SİYASETİN BALIĞI

Doğru ve düzenli siyaset yapma, bir ülkede yaşayan insanları, iyi bir geleceğe taşıyan en önemli unsurlardan birisidir. Siyaset yapan siyasetçilerin, iyi bir bilgi birikimine ve iyi bir siyasi donanıma ihtiyacı vardır.

     Aslında insanlar sandıklarda oy kullanırlarken, oy kullandıkları partilerden ve siyasi kişilerden ihtiyaçları doğrultusunda beklentileri vardır. Yani kendi çıkarlarından ziyade toplumun çıkarları için oy kullanırlar. Tabi ki bu durum herkes için geçerli değildir. Bazı kişiler sadece kendi çıkarını düşünerek sandık başına gider ve sandıklarda görev alırlar. Seçim çalışmalarına, kendi çıkarlarını ön plana alarak  ve bu durumu da gizleyerek katılırlar. Onlar ceplerini doldurmanın hesaplarını yaparlar. Bu hesapları yaparlarken de çevresindeki yandaşlarının kendilerini satmamaları için onları nasıl yanında tutabileceklerini hesabına kafa yorarlar. Onlar için halk ve toplum için bir şeyler yapabileceğinin hesabını unutarak ülkeyi kaosa sürüklediklerinin farkına varamazlar. 
     Aslında siyaset insanların, bir ülke içinde mutlu, huzurlu, refah ve sağlıklı bir şekilderahat yaşam sürdürülmesi için yapılır. Seçilen her siyasetçi milletin temsilcisidir. Ülke içindeki karışıklığı önlemek ve toplumda yaşayan insanların daha iyi ve daha güvenli olabilmesi için ortam oluşturmakla yükümlüdürler. Siyasetçiliği ülke için proje hazırlarken bu projeleri kendi lehine tutulması gereken büyük balık olarak düşünülmemelidir. Politika yapılırken, siyasetçiler kendilerine oy veren seçmenleri kendilerinin oy deposu olarak düşünmeleri doğru değildir.
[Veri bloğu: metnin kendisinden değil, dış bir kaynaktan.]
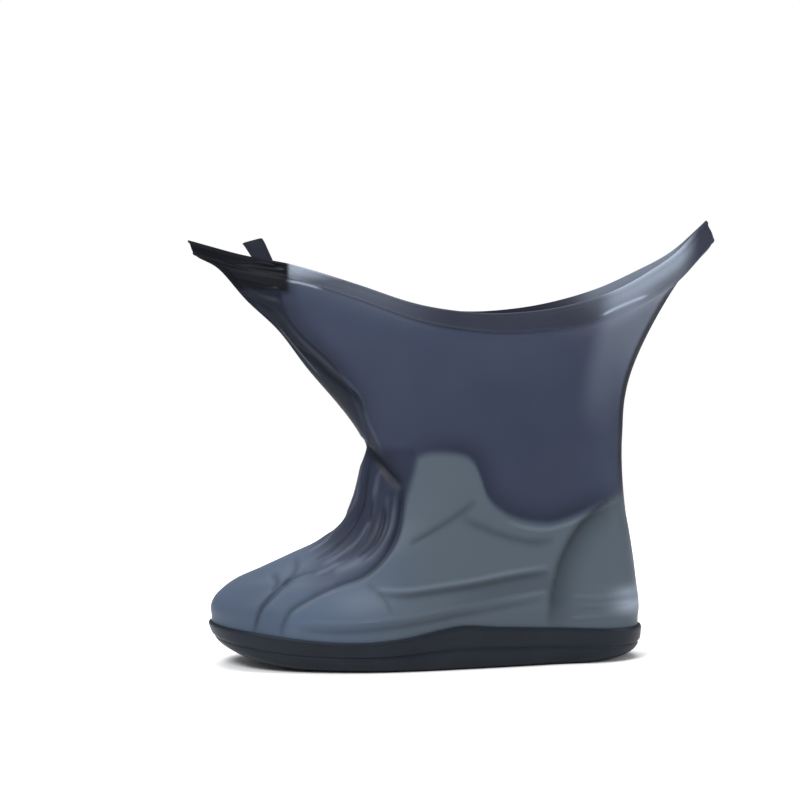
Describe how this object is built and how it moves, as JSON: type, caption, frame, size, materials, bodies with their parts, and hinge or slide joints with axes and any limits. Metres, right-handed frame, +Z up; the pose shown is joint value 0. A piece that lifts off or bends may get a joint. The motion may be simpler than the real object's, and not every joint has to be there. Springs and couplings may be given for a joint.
{
  "type": "shoe cover",
  "caption": "Stretch elastomer shoe cover with a moulded sole, standing filled out with its leg drawn up and its mouth pulled open to the front and back.",
  "frame": {"origin": "on the rest face of the sole, half way between toe and heel", "axes": "+Z up, -X towards the toe, +X towards the heel, -Y the outer side of the foot"},
  "size_m": [0.3508, 0.1043, 0.291],
  "materials": {
    "sole": "moulded, satin",
    "film": "dip moulded, thin, slightly translucent, soft sheen",
    "band": "moulded, satin"
  },
  "bodies": {
    "root": {"outsole": "sole", "upper": "film", "rim_band": "band"}
  },
  "joints": []
}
Oyları çantada keklik olarak görmemeli ve günü geldiğinde oy kullanan kişiler oylarını geri alabileceklerinin hesabını unutmamalıdırlar.  Kişisel çıkarlar doğru bir tutum değildir. 
     Örnek verecek olursak, bir ülkede seçilmiş bir siyasetçi açılan ihaleleri kendi lehine kullanırsa ya da bulunduğu konumu kullanarak sadece kendi işini büyütmek için çalışmalar yaparak ihale alırsa, siyasetteki büyük balığı da yakalamış olur düşüncesine kapılır.  Toplumu geri planda bırakarak çalışmaları kendi çıkarlarına göre ayarlamış ve çevresindeki kişileri dışlamış olur diye düşünür siyasetçi.
Peki durum böyle midir?
     Tabi ki de hayır. Durum böyle değildir. Pek çok siyasetçi böyle bir durum yüzünden kendi hazin sonunu hazırlamıştır. Böylece kendisine de siyasi kariyerine de zarar vermiş olur. Bir daha ki seçimde seçilme olasılığını da tehlikeye atmış olur ve toplum içinde hem adını lekelemiş hem kötü bir şekilde kendisini incitip sıradanlaşmış olur.Hayatının ileriki safhalarında kendisini bekleyen zorlukları göz ardı etmemelidir. Her yapılan iyiliğin ve kötülüğün karşılığı kişiye iyi ve ya kötü olarak geri döner. 
     Her seçilen siyasetçi milletin meclisteki  temsilcisidir ve kendisinden aynı zamanda da çevresinden sorumludur. Ülkesinin gelişmesi için yaptığı iyi ve güzel işleri, ürettiği yeni projelerle genişleterek büyütür. Böylece ülke ekonomisi iyi yönde gelişir ve toplumu olumlu bir şekilde etkiler. 
Toplumun doğru bir şekilde gelişmesi, o ülkedeki siyasetçilerin tutum, davranış ve çalışmalarına bağlıdır.